• _Exercise brief_: From the top of the records below down to the line containing "dish_under = Curve(DISH_UNDER, soft=1.0, start=0.0, end=0.0)", reproduce every line exactly.

• _Supplied data_:
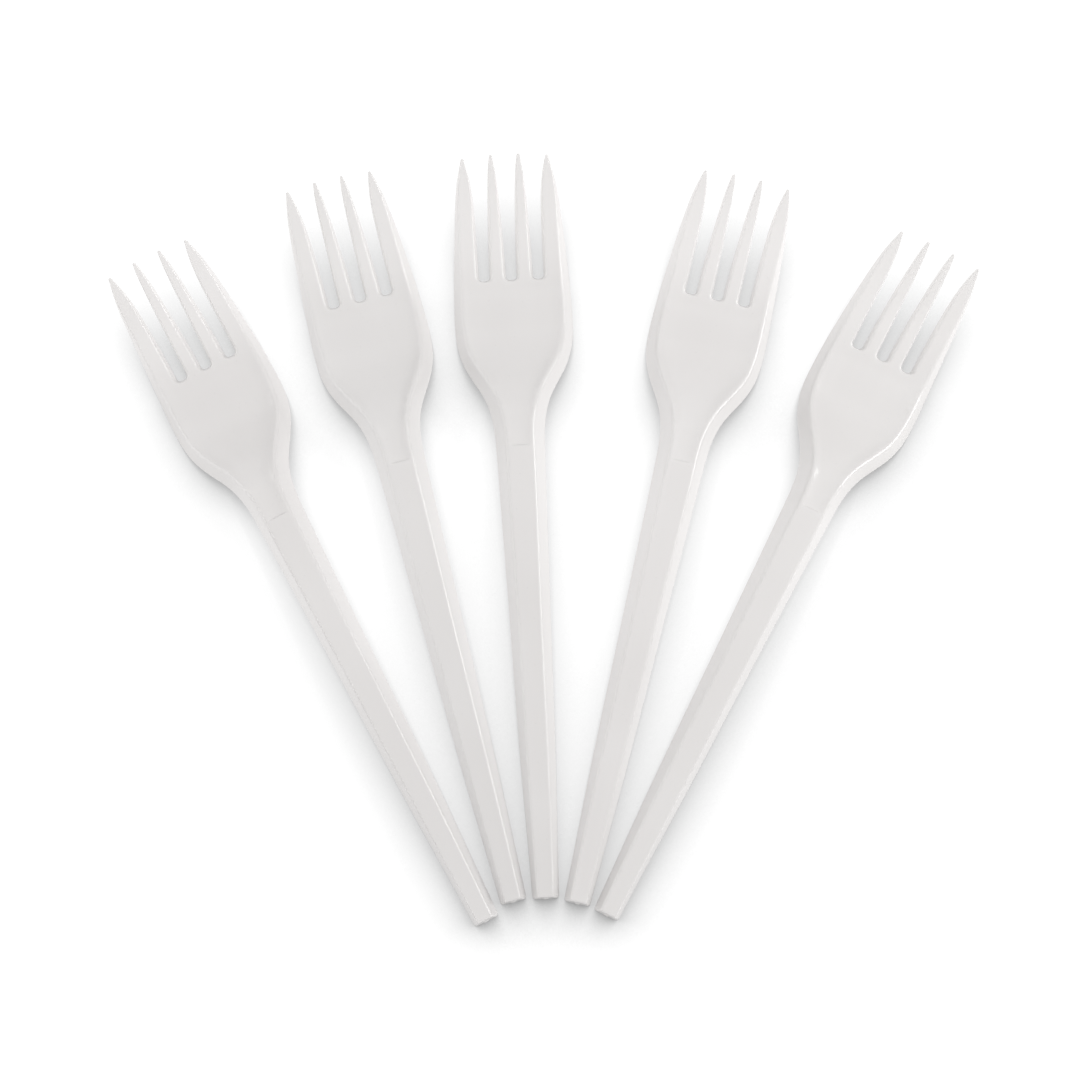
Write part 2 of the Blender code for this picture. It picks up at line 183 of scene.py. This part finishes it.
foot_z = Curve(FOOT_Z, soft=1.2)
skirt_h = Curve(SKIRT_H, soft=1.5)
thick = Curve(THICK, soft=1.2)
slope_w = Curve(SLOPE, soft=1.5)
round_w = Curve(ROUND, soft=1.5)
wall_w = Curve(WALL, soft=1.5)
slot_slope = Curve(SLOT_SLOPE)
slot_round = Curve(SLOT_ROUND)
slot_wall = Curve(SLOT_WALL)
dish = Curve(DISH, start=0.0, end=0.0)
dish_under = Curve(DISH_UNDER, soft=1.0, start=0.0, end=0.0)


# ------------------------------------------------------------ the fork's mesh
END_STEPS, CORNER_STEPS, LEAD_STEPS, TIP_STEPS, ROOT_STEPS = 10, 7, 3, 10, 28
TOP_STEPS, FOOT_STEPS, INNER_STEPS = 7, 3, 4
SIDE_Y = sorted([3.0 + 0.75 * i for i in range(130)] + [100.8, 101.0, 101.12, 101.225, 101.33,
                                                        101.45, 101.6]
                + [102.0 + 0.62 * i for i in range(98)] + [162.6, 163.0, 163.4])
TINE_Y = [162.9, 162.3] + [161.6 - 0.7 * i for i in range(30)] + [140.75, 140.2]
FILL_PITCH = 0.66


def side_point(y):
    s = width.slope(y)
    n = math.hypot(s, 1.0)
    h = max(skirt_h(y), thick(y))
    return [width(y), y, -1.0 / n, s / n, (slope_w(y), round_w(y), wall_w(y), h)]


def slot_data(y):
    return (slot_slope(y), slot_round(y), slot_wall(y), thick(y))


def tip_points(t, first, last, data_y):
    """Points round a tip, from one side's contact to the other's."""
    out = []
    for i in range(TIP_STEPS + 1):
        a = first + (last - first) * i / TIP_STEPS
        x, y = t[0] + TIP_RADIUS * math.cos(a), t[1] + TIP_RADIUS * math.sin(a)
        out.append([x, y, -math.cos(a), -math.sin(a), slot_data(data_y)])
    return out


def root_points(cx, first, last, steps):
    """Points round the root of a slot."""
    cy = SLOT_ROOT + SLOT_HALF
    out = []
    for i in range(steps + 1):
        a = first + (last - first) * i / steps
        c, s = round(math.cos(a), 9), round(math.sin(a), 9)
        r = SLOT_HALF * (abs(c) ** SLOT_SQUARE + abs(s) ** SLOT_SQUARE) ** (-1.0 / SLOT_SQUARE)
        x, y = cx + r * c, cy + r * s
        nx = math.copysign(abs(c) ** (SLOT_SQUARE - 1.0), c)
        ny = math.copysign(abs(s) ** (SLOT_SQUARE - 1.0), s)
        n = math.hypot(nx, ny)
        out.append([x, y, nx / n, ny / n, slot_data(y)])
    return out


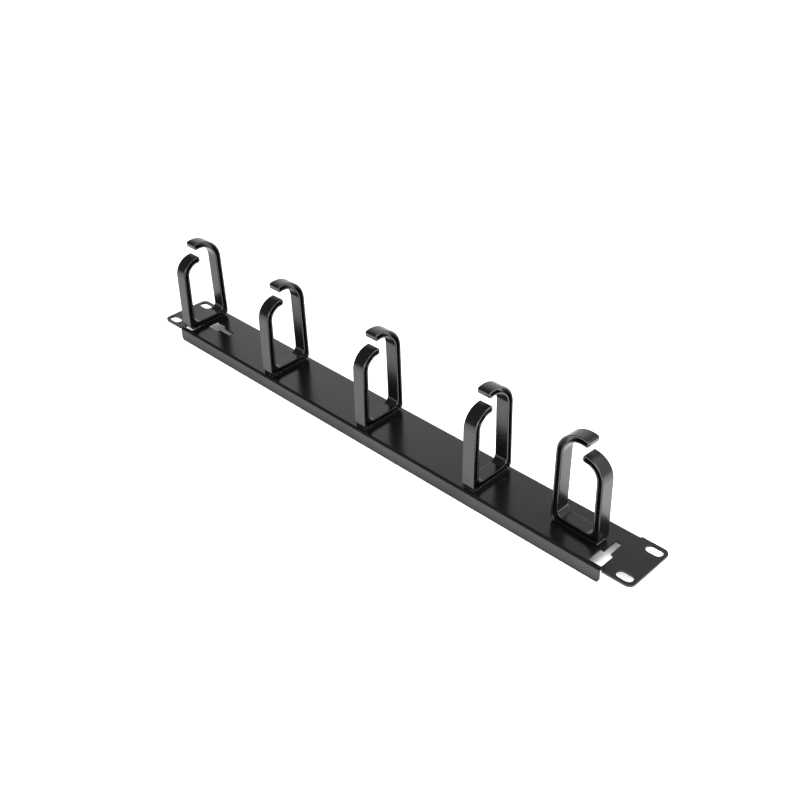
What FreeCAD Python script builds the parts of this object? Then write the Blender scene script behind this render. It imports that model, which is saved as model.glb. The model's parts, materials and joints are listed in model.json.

• _Answer for the task_:
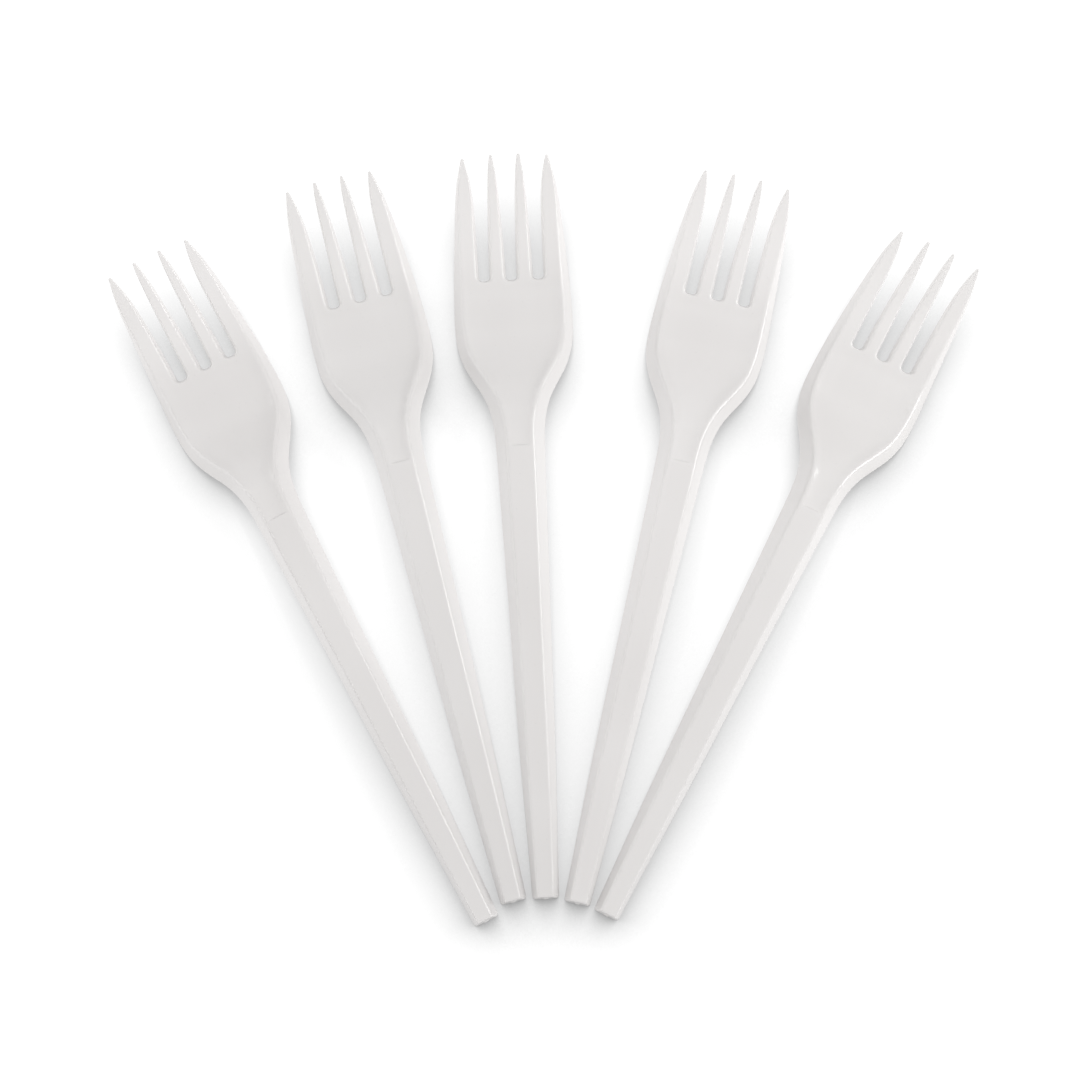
Write part 2 of the Blender code for this picture. It picks up at line 183 of scene.py. This part finishes it.
foot_z = Curve(FOOT_Z, soft=1.2)
skirt_h = Curve(SKIRT_H, soft=1.5)
thick = Curve(THICK, soft=1.2)
slope_w = Curve(SLOPE, soft=1.5)
round_w = Curve(ROUND, soft=1.5)
wall_w = Curve(WALL, soft=1.5)
slot_slope = Curve(SLOT_SLOPE)
slot_round = Curve(SLOT_ROUND)
slot_wall = Curve(SLOT_WALL)
dish = Curve(DISH, start=0.0, end=0.0)
dish_under = Curve(DISH_UNDER, soft=1.0, start=0.0, end=0.0)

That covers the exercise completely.